If I were to make investment decisions on behalf of a client with anything else in mind other than the client’s best interests, I would be in serious trouble. Politicians are not subject to the same rules. However, it tends to emphasize the general principle that sovereign wealth funds (whether they are explicitly named as such, or are pension funds) should be invested outside the home country. That’s where the Caisse’s mandate gets it wrong.

Bank senior debt escaped an immediate write-down:

Irish banks’ senior bonds rose after the nation’s 85 billion-euro ($113 billion) bailout spared holders of the debt from having to share in lenders’ losses.

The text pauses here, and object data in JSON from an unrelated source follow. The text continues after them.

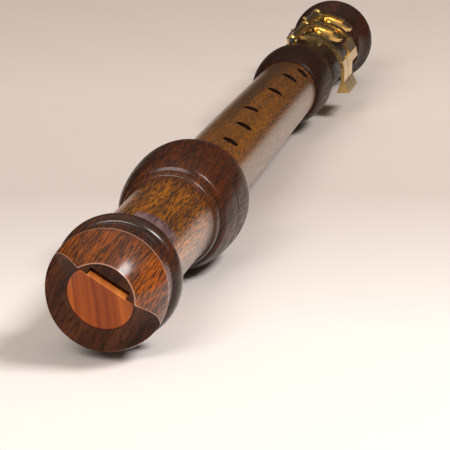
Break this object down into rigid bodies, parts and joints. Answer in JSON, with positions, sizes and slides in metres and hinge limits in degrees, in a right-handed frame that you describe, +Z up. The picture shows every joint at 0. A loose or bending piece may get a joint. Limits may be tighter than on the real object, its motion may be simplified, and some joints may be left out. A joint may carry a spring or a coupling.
{
  "type": "tenor recorder",
  "caption": "Wooden duct flute in jointed pieces with a beak, finger holes, and brass keys on its foot.",
  "frame": {"origin": "middle of the bounding box, on the surface the instrument lies on", "axes": "+Y runs along the instrument from the beak to the foot, +Z is up, +X is to the right seen from the beak; the finger holes are turned 32 degrees from +Z towards +X"},
  "size_m": [0.05, 0.6402, 0.0506],
  "materials": {
    "rosewood": "polished dark red-brown hardwood with long dark pores, matt in the cut of the beak",
    "cedar": "bare orange-red cedar with fine straight grain",
    "cork": "bare greased cork",
    "brass": "polished brass",
    "blued_steel": "blued steel",
    "pad_leather": "tan leather"
  },
  "bodies": {
    "head": {"head_joint": "rosewood", "windway_block": "cedar"},
    "middle": {"middle_joint": "rosewood", "upper_tenon_cork": "cork", "lower_tenon_cork": "cork"},
    "foot": {"foot_joint": "rosewood", "upper_post": "brass", "middle_post": "brass", "lower_post": "brass", "key_rod": "blued_steel", "c_sharp_key_spring": "blued_steel", "c_key_spring": "blued_steel"},
    "c_sharp_key": {"c_sharp_key_tube": "brass", "c_sharp_key_cup": "brass", "c_sharp_key_pad": "pad_leather", "c_sharp_key_touch": "brass"},
    "c_key": {"c_key_tube": "brass", "c_key_cup": "brass", "c_key_pad": "pad_leather", "c_key_touch": "brass"}
  },
  "joints": [
    {"name": "tuning_pull", "type": "slide", "parent": "middle", "child": "head", "axis": [0, -1, 0.0091], "range_m": [0, 0.037]},
    {"name": "foot_twist", "type": "hinge", "parent": "middle", "child": "foot", "pos_m": [0, 0.15991, 0.02233], "axis": [0, 1, -0.0091], "continuous": true},
    {"name": "c_sharp_key_hinge", "type": "hinge", "parent": "foot", "child": "c_sharp_key", "pos_m": [-0.0035, 0.21308, 0.04078], "axis": [0, 1, -0.0091], "range_deg": [0, 11], "stiffness_Nm_per_rad": 0.1, "springref_deg": -11.46},
    {"name": "c_key_hinge", "type": "hinge", "parent": "foot", "child": "c_key", "pos_m": [-0.0035, 0.25858, 0.04036], "axis": [0, 1, -0.0091], "range_deg": [0, 11], "stiffness_Nm_per_rad": 0.1, "springref_deg": -11.46}
  ]
}
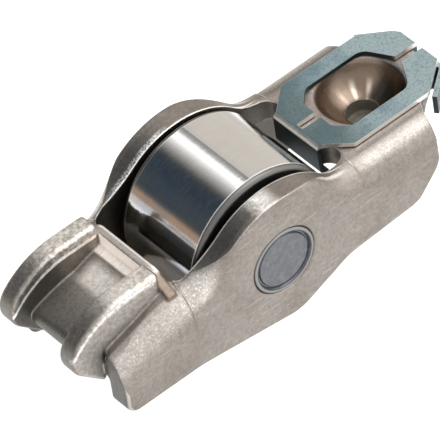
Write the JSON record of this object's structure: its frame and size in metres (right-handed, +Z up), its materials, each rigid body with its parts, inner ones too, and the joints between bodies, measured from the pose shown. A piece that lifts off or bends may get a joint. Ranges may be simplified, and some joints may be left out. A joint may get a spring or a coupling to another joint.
{
  "type": "rocker arm",
  "caption": "Roller finger follower: a pressed steel arm with a ball socket, a cam roller on needles, a valve pad between two guide rails and a spring clip",
  "frame": {"origin": "centre of the ball that the spherical pivot seat holds", "axes": "+X from the valve end to the pivot end, level with the bench that the arm lies on; +Y across the arm, along the roller axis; +Z up, away from the bench, the side that the seat and the valve pad open to"},
  "size_m": [0.0483, 0.0174, 0.017],
  "materials": {
    "arm_steel": "pressed and case-hardened steel, tumbled to a dull satin, rubbed bright on edges and pad",
    "axle_steel": "turned and hardened pin, ends caulked",
    "roller_steel": "ground and superfinished bearing steel",
    "needle_steel": "ground bearing steel",
    "clip_steel": "spring steel with blue zinc plating"
  },
  "bodies": {
    "arm_body": {"arm": "arm_steel", "axle": "axle_steel", "retaining_clip": "clip_steel"},
    "roller_body": {"roller": "roller_steel"},
    "needle_ring": {"needle_01": "needle_steel", "needle_02": "needle_steel", "needle_03": "needle_steel", "needle_04": "needle_steel", "needle_05": "needle_steel", "needle_06": "needle_steel", "needle_07": "needle_steel", "needle_08": "needle_steel", "needle_09": "needle_steel", "needle_10": "needle_steel", "needle_11": "needle_steel", "needle_12": "needle_steel", "needle_13": "needle_steel", "needle_14": "needle_steel", "needle_15": "needle_steel", "needle_16": "needle_steel", "needle_17": "needle_steel", "needle_18": "needle_steel"}
  },
  "joints": [
    {"name": "roller_spin", "type": "hinge", "parent": "arm_body", "child": "roller_body", "pos_m": [-0.01668, 0, -0.00749], "axis": [0, 1, 0], "continuous": true},
    {"name": "needle_orbit", "type": "hinge", "parent": "arm_body", "child": "needle_ring", "pos_m": [-0.01668, 0, -0.00749], "axis": [0, 1, 0], "continuous": true}
  ],
  "couplings": [
    {"joint": "needle_orbit", "follows": "roller_spin", "ratio": 0.58705}
  ]
}
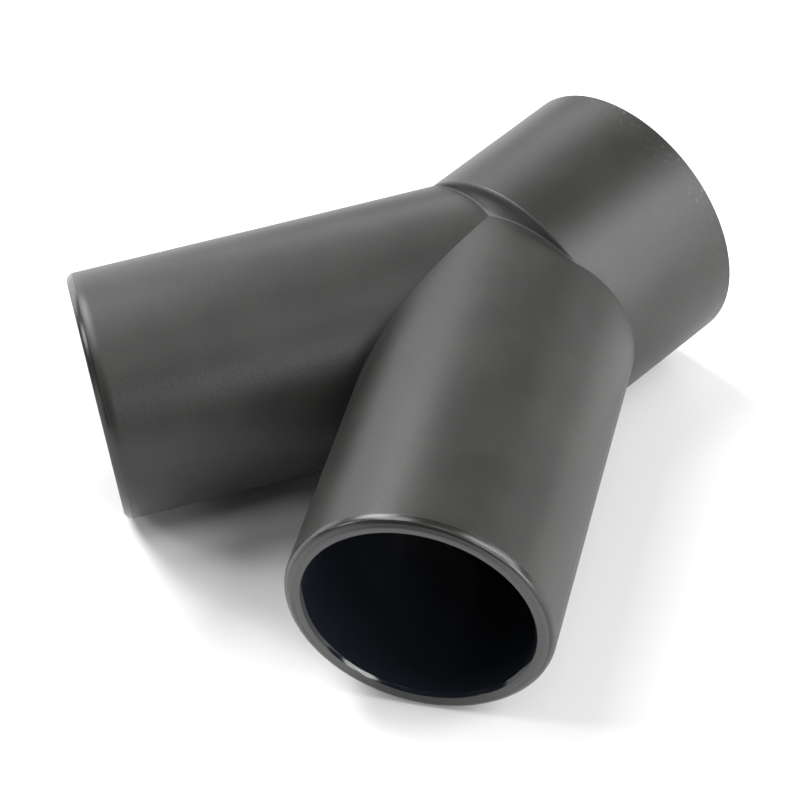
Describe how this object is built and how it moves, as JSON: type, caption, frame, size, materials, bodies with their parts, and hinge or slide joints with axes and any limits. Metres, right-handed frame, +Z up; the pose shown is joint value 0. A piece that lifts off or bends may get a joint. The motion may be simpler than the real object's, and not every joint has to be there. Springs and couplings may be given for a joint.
{
  "type": "y hose adapter",
  "caption": "Y-shaped hose adapter: equal plain tubes spread from a wider collar with a socket, to join or split suction hoses.",
  "frame": {"origin": "on the floor that the piece lies on, under the middle of its plan", "axes": "+X across the two branch ends, +Y from the branches towards the collar's mouth, +Z up"},
  "size_m": [0.1, 0.0916, 0.044],
  "materials": {
    "black_plastic": "satin"
  },
  "bodies": {
    "root": {"y_adapter_body": "black_plastic"}
  },
  "joints": []
}
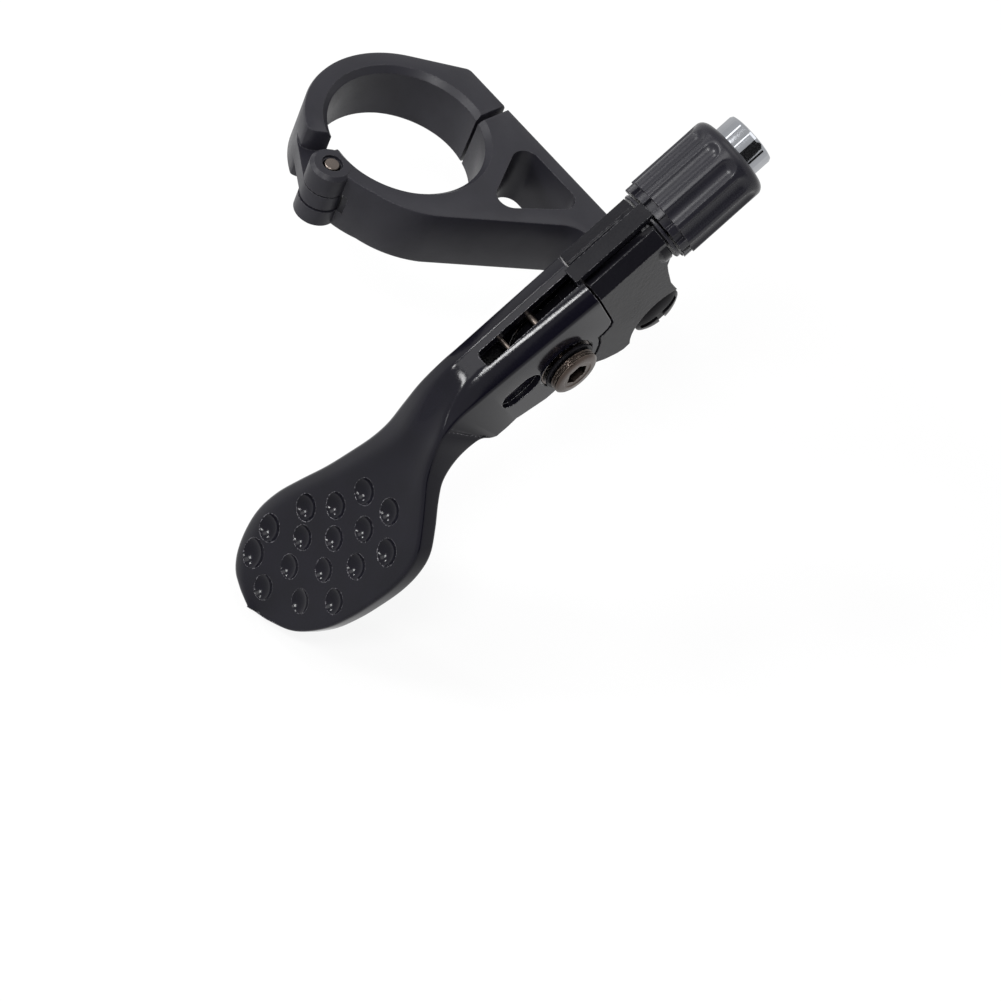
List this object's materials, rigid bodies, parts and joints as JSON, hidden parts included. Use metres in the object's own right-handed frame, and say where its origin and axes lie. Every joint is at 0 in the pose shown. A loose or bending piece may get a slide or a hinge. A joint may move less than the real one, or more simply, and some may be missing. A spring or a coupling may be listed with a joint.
{
  "type": "dropper post remote lever",
  "caption": "Under-bar thumb lever with a hinged handlebar clamp, a sprung dimpled paddle and a barrel adjuster for a cable.",
  "frame": {"origin": "on the axis of the handlebar bore, level with the pivot of the lever", "axes": "+Z along the handlebar bore, out of the face that the hinge pin's near end shows on; +X along the arm's straight edge, from the bore towards the lever, parallel to the lever's pivot; +Y towards the clamp's split"},
  "size_m": [0.0624, 0.0613, 0.0774],
  "materials": {
    "black_anodised": "fine satin anodised",
    "gloss_black": "glossy black anodised",
    "pale_steel": "plain machined steel",
    "black_oxide": "black oxide",
    "black_plastic": "satin moulded",
    "chrome": "polished"
  },
  "bodies": {
    "mount": {"clamp_arm": "black_anodised", "hinge_pin": "pale_steel", "lever_base": "gloss_black", "base_screw": "black_oxide", "pivot_bolt": "pale_steel", "pivot_washer": "black_oxide", "far_washer": "black_oxide", "pivot_sleeve": "pale_steel", "pivot_nut": "black_oxide", "return_spring": "pale_steel", "detent_spring": "pale_steel"},
    "jaw": {"clamp_jaw": "black_anodised", "clamp_bolt": "black_oxide"},
    "thumb_lever": {"lever": "gloss_black", "cable_guide_pin": "pale_steel", "near_bearing": "pale_steel", "far_bearing": "pale_steel"},
    "detent": {"detent_ring": "black_plastic"},
    "adjuster": {"barrel_screw": "chrome", "grip_sleeve": "black_plastic"}
  },
  "joints": [
    {"name": "jaw_hinge", "type": "hinge", "parent": "mount", "child": "jaw", "pos_m": [0.00048, -0.01413, 0], "axis": [0, 0, 1], "range_deg": [0, 95]},
    {"name": "lever_pivot", "type": "hinge", "parent": "mount", "child": "thumb_lever", "pos_m": [0.03577, -0.00339, -0.00045], "axis": [1, 0, 0], "range_deg": [0, 26], "stiffness_Nm_per_rad": 0.6, "springref_deg": -17.19, "deforming": ["return_spring"]},
    {"name": "adjuster_travel", "type": "slide", "parent": "mount", "child": "detent", "axis": [0, 0.7848, 0.6198], "range_m": [0, 0.0032], "deforming": ["detent_spring"]},
    {"name": "adjuster_turn", "type": "hinge", "parent": "detent", "child": "adjuster", "pos_m": [0.03577, -0.00515, 0.00652], "axis": [0, 0.7848, 0.6198], "range_deg": [0, 1440]}
  ]
}
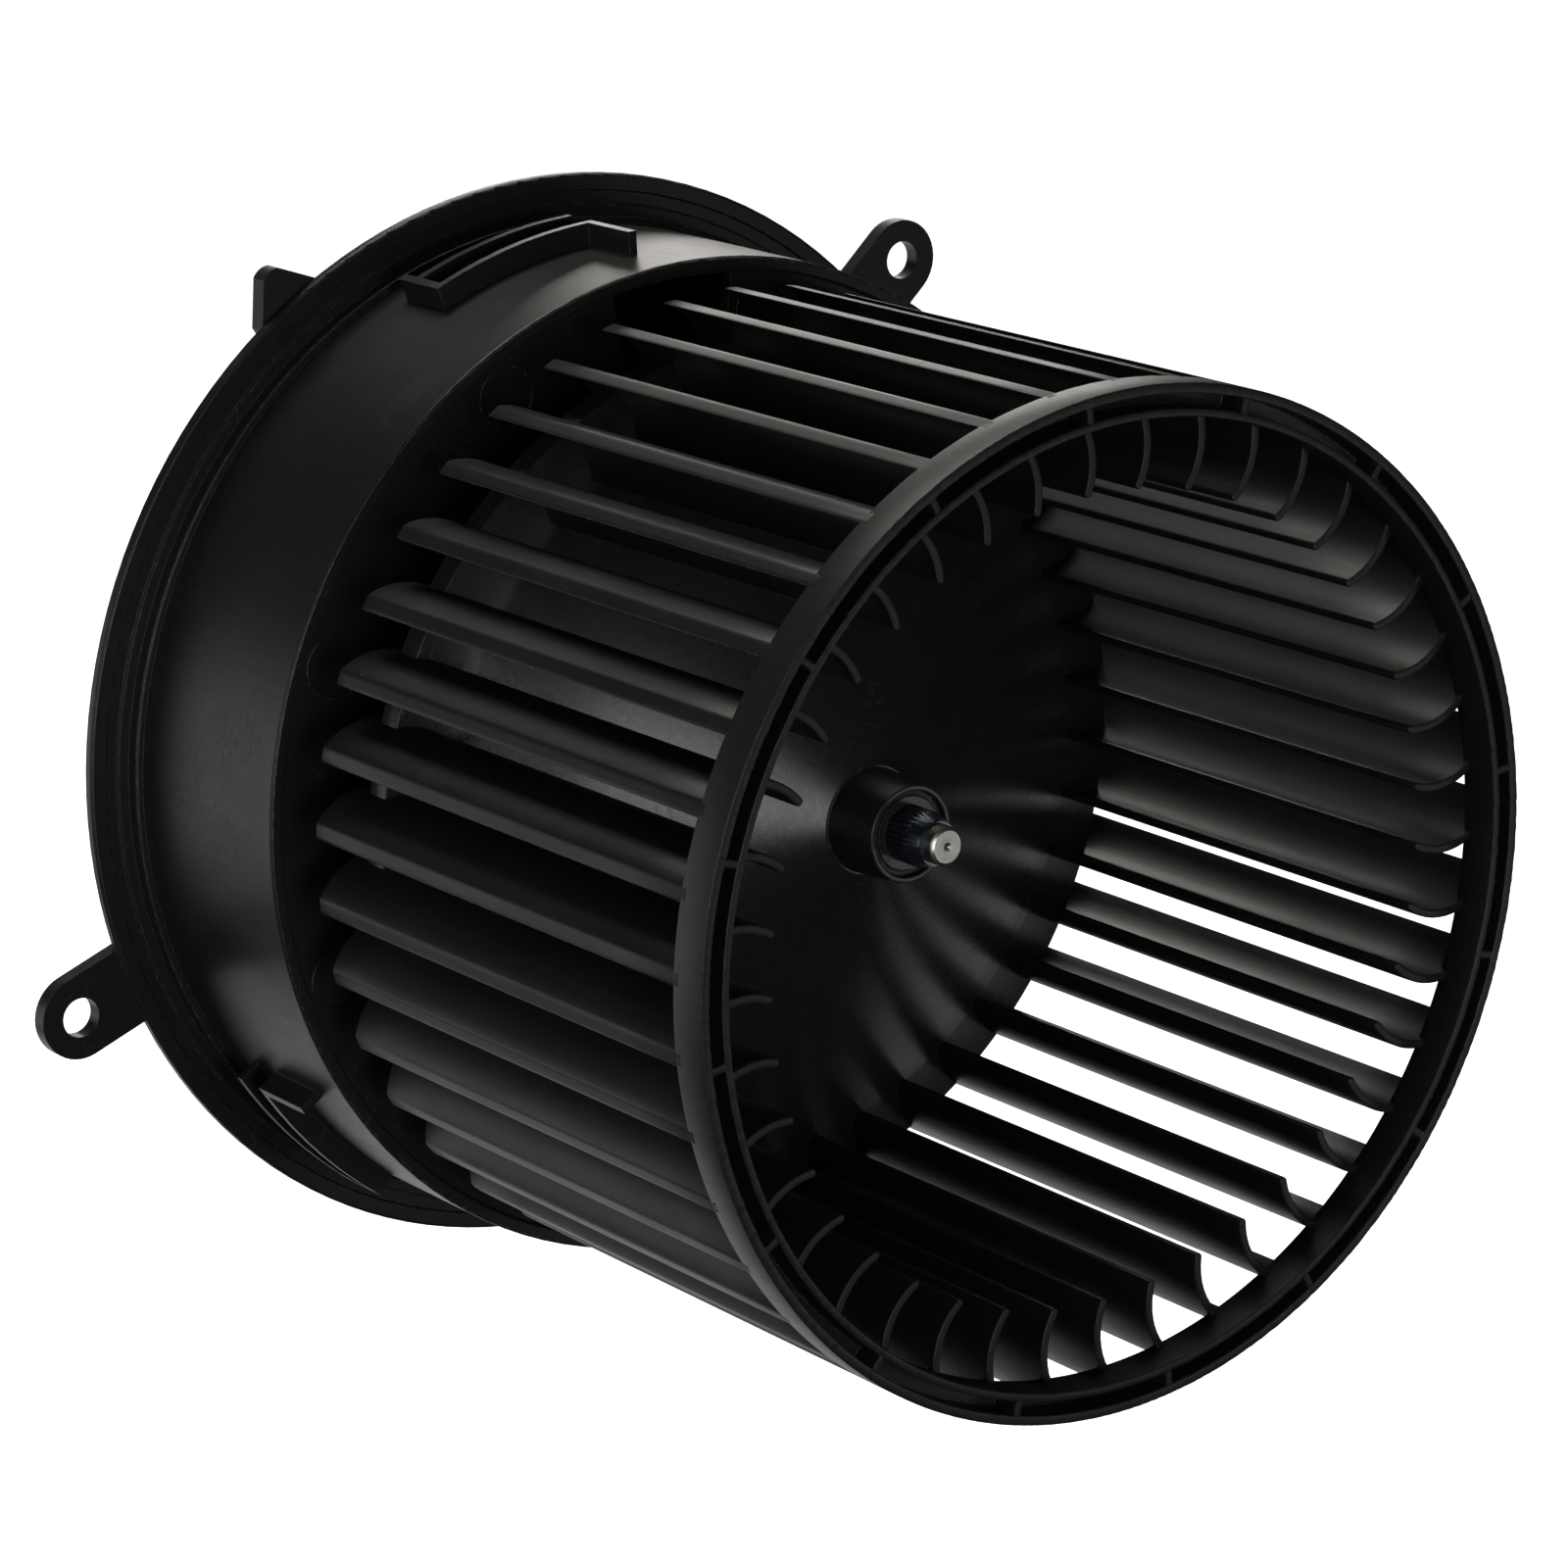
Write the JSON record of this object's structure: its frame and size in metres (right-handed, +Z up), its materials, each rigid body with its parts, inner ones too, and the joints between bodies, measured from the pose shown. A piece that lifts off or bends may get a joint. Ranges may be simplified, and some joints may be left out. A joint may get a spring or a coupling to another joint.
{
  "type": "blower motor wheel",
  "caption": "Cage fan wheel on an electric motor in a flanged housing with fixing ears, for blowing air through a heater box.",
  "frame": {"origin": "on the shaft's axis, in the plane of the flange face that seats on the air box", "axes": "shaft along Y with the wheel's mouth towards -Y, +Z up, +X to the right as seen from the mouth"},
  "size_m": [0.1816, 0.1645, 0.1734],
  "materials": {
    "wheel_plastic": "satin moulded black, fine die lines",
    "housing_plastic": "satin moulded black, slightly glossier wall",
    "hub_plastic": "semi-gloss moulded black",
    "cover_plastic": "satin moulded black with a fine grain",
    "socket_plastic": "dark grey moulded plastic",
    "shaft_steel": "ground shaft with a turned end face",
    "blued_steel": "blue-black oiled spring steel",
    "can_steel": "zinc-plated drawn steel",
    "screw_steel": "zinc-plated steel",
    "core_steel": "varnished electrical steel",
    "ferrite": "sintered ferrite",
    "copper": "enamelled copper",
    "bronze": "sintered bronze",
    "brass": "bright brass",
    "carbon": "pressed copper-graphite",
    "card": "phenolic board",
    "sleeve": "phenolic moulding",
    "rubber": "soft black rubber",
    "ceramic": "dipped ceramic",
    "tin": "tinned brass"
  },
  "bodies": {
    "housing": {"flange_housing": "housing_plastic", "rear_cover": "cover_plastic", "cover_screws": "screw_steel", "connector_housing": "socket_plastic", "terminal_left": "tin", "terminal_right": "tin", "motor_can": "can_steel", "end_plate": "can_steel", "bearing_front": "bronze", "bearing_rear": "bronze", "magnet_left": "ferrite", "magnet_right": "ferrite", "magnet_clips": "screw_steel", "rubber_ring_front": "rubber", "rubber_ring_rear": "rubber", "brush_card": "card", "brush_tubes": "brass", "brush_spring_upper": "screw_steel", "brush_spring_lower": "screw_steel", "choke_cores": "ferrite", "choke_coils": "copper", "capacitor": "ceramic"},
    "wheel": {"wheel_rim": "wheel_plastic", "wheel_blades": "wheel_plastic", "wheel_hub": "hub_plastic", "hub_insert": "hub_plastic", "shaft_retainer": "blued_steel", "motor_shaft": "shaft_steel", "armature_core": "core_steel", "armature_coils": "copper", "commutator_bars": "copper", "commutator_sleeve": "sleeve", "thrust_washers": "card"},
    "upper_brush": {"brush_upper": "carbon"},
    "lower_brush": {"brush_lower": "carbon"}
  },
  "joints": [
    {"name": "wheel_spin", "type": "hinge", "parent": "housing", "child": "wheel", "pos_m": [0, 0, 0], "axis": [0, -1, 0], "continuous": true},
    {"name": "upper_brush_slide", "type": "slide", "parent": "housing", "child": "upper_brush", "axis": [0, 0, 1], "range_m": [0, 0.003], "stiffness_N_per_m": 100, "springref_m": -0.008, "deforming": ["brush_spring_upper"]},
    {"name": "lower_brush_slide", "type": "slide", "parent": "housing", "child": "lower_brush", "axis": [0, 0, -1], "range_m": [0, 0.003], "stiffness_N_per_m": 100, "springref_m": -0.008, "deforming": ["brush_spring_lower"]}
  ]
}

Bank of Ireland Plc’s 1.47 billion euros of senior floating-rate notes due September 2011 rose 6.9 cents on the euro to 90.25 cents as of 1:10 p.m. in London, an 8 percent increase, according to composite prices compiled by Bloomberg. The securities fell 7 percent on Nov. 26 on concern senior noteholders were being lined up to take some of the burden of the imminent Irish rescue.

EU ministers also took time to grease the skids for sovereign default:

European finance leaders endorsed a Franco-German compromise on post-2013 sovereign bailouts that waters down calls by German Chancellor Angela Merkel for investors to assume losses and share the costs with taxpayers.

The plan asks investors to take writeoffs on a “case-by- case” basis, according to a statement issued today by euro- area finance ministers after a meeting in Brussels to ratify a bailout for Ireland. The proposal is designed to address “collective action clauses” for debt issued after temporary crisis facilities expire in 2013. Such clauses allow bondholders to change terms of their contracts.

Merkel said Nov. 18 she was “absolutely convinced” creditors had to share bailout costs.

“The proposed clauses for investors are nothing that markets do not know in other currency areas,” said [German government spokesman Steffen] Seibert. “The plan holds no surprises for markets.”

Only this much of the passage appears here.